剧烈的撞击声中,沈温言的额头重重磕在前座上,鲜血顺着脸颊滑落。
他艰难地抬头,透过碎裂的车窗,看见周南枝第一时间冲下车,却是将孟知屿紧紧拉住。
“有没有受伤?”她捧着孟知屿的脸仔细检查,声音温柔得不像话,“哪里疼?告诉我。”
“我、我没事……”孟知屿任由她上上下下的检查,声音带着轻笑,“南枝姐,您别担心……”
直到确认孟知屿安然无恙,她才转身走向出租车,一把拉开车门,将满身是血的沈温言拽了出来。

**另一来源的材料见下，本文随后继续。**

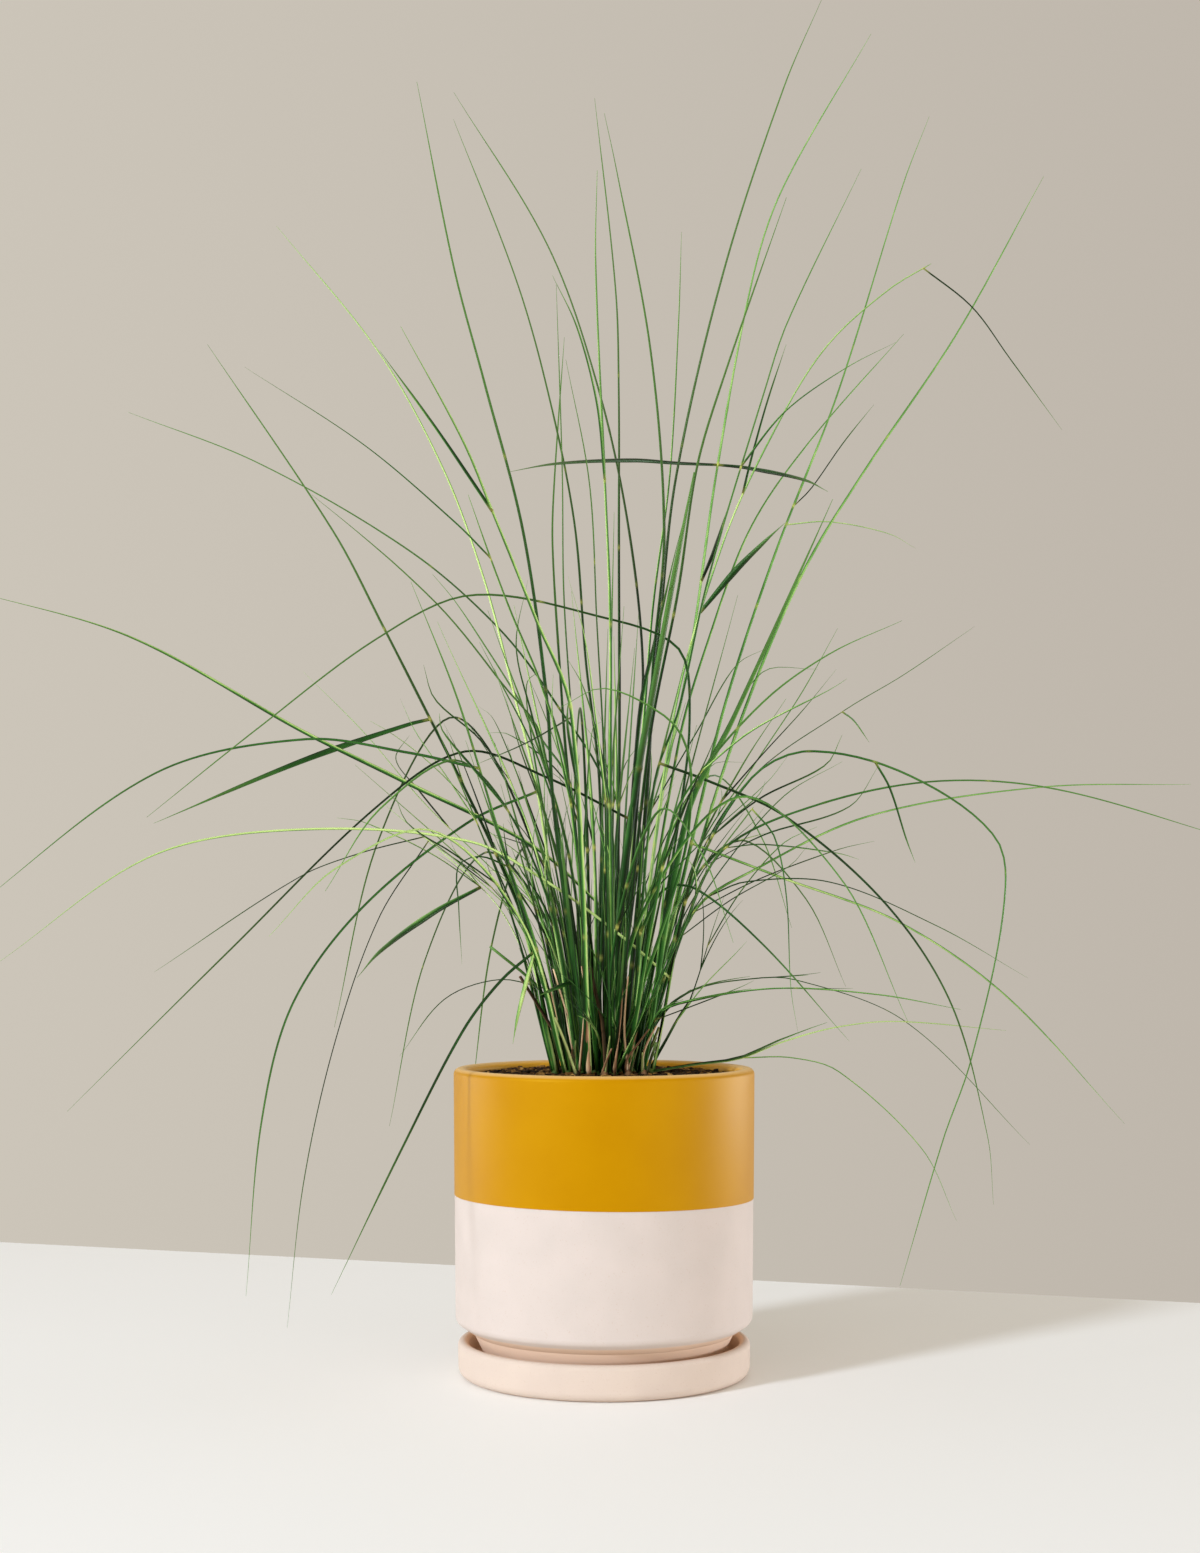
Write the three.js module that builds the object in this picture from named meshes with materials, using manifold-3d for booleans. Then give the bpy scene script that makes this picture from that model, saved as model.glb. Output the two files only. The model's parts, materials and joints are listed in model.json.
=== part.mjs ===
// A tall clump of fine muhly grass in a two-tone stoneware pot that stands in its own saucer.
// Millimetres, +Z up. The origin is the middle of the saucer's underside.

import * as THREE from 'three';
import * as BufferGeometryUtils from 'three/addons/utils/BufferGeometryUtils.js';
import Module from 'manifold-3d';

const wasm = await Module();
wasm.setup();

// Driving dimensions of the pot
const POT_RADIUS = 100;
const POT_TOP = 203.5;
const POT_WALL = 10;
const LIP_ROUND = 4;
const SHOULDER_LEVEL = 37.5;
const CHAMFER_RADIUS = 87;
const CHAMFER_LEVEL = 28.8;
const FOOT_RADIUS = 77;
const FOOT_RECESS = 3;
const FOOT_RING = 16;
const FLOOR_THICKNESS = 12.5;
const DRAIN_RADIUS = 8;

// Driving dimensions of the saucer
const SAUCER_RADIUS = 97;
const SAUCER_HEIGHT = 23.5;
const SAUCER_WALL = 7;
const SAUCER_FLOOR = 8;

// Driving dimensions of the soil
const SOIL_LEVEL = 198;
const SOIL_MOUND = 1.6;
const SOIL_ROUGHNESS = 0.5;

// Driving dimensions of the clump
const CLUMP_RADIUS = 34;
const CROWN_COUNT = 42;
const CROWN_RADIUS = 3.5;
const CROWN_DEPTH = 20;
const CROWN_TOP = SOIL_LEVEL + 5;
const ROOT_LEVEL = SOIL_LEVEL + 2.5;
const ROOT_OFFSET = 1.8;
const ROOT_STRETCH = 9;
const ROOT_TURN = 0.4;
const CULMS_AT_CROWN = 3;
const FILLING_CULM = { shortest: 110, tallest: 350 };
const GROWN_LEAF = { shortest: 45, longest: 150, highestJoint: 400 };
const LEAFY_SHARE = 0.5;
const DRY_STUB = { shortest: 12, longest: 45 };
// Arching culms from one heading to another, in radians round from +X, with the range of their
// reach, of their highest point and of the level of their tips
const ARCHES_BEHIND = { count: 7, from: 0.7, to: 2.5, reach: [180, 320], top: [330, 470], end: [110, 330] };
const ARCHES_BEFORE = { count: 4, from: -2.5, to: -0.64, reach: [170, 280], top: [330, 400], end: [230, 330] };

// Clearance between pieces that touch on the real plant
const GAP = 0.3;
// Facets round the pot, the saucer and the soil: alike, so that their flats lie face to face
const ROUND_SIDES = 32;
// A line bends by this many radians before it takes another straight piece
const BEND_OF_A_PIECE = 0.17;
const FEWEST_PIECES = 2;
const MOST_PIECES = 12;
// How often a line looks for a clear place
const TRIES = 240;
const SEED = 8;

// The eye that the readings below were taken from, seen from the pot's axis
const EYE_DISTANCE = 1437;
const EYE_HEIGHT = 289;

// Forms of stem and leaf: half width at the foot, at the widest place and at the tip. A flat leaf
// lies with its face up, or has twisted on its foot until it shows its face to the front.
const FORMS = {
  stout: { foot: 1.65, middle: 1.15, tip: 0.42, flat: false, twisted: false },
  slender: { foot: 1.3, middle: 0.9, tip: 0.42, flat: false, twisted: false },
  fine: { foot: 0.95, middle: 0.65, tip: 0.42, flat: false, twisted: false },
  leaf: { foot: 0.8, middle: 1.15, tip: 0.42, flat: true, twisted: false },
  blade: { foot: 0.9, middle: 1.5, tip: 0.45, flat: true, twisted: true },
  broad: { foot: 1.1, middle: 2.1, tip: 0.5, flat: true, twisted: true },
  sword: { foot: 1.4, middle: 2.4, tip: 1.5, flat: true, twisted: true },
  stub: { foot: 1.5, middle: 1.4, tip: 1.25, flat: false, twisted: false },
  straw: { foot: 1.0, middle: 0.9, tip: 0.6, flat: false, twisted: false },
};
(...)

“沈温言,”她沉着脸,声音冷得像淬了冰,“我都跟你说过了,陪知屿只是因为他第一次参加这样的场合。你也答应了,为什么还要指使人撞他?他要是受伤了,谁给你父亲捐骨髓?”
沈温言捂着血流不止的额头,疼得说不出话。
“不是的。”孟知屿突然跑过来,“是我不好,我太得意忘形了,一直缠着南枝姐……沈先生撞我也是应该的……”
他不停地鞠躬道歉,眼眶隐忍的通红。
周南枝心疼地将他拉起来:“你不需要道歉。”
她冷冷地看了沈温言一眼,“我们走。”
沈温言站在原地,看着他们的背影,忽然觉得可笑。
他沉默地拿出钱包,赔了司机修车费,又拦了辆出租车去医院处理伤口。
接下来的几天,周南枝没有回来。
“公司最近很忙。”她在电话里这样解释。
休养的几天里,周南枝一次都没回来,只发消息说公司有事要忙。
沈温言没拆穿她的谎言,安静地收拾着行李。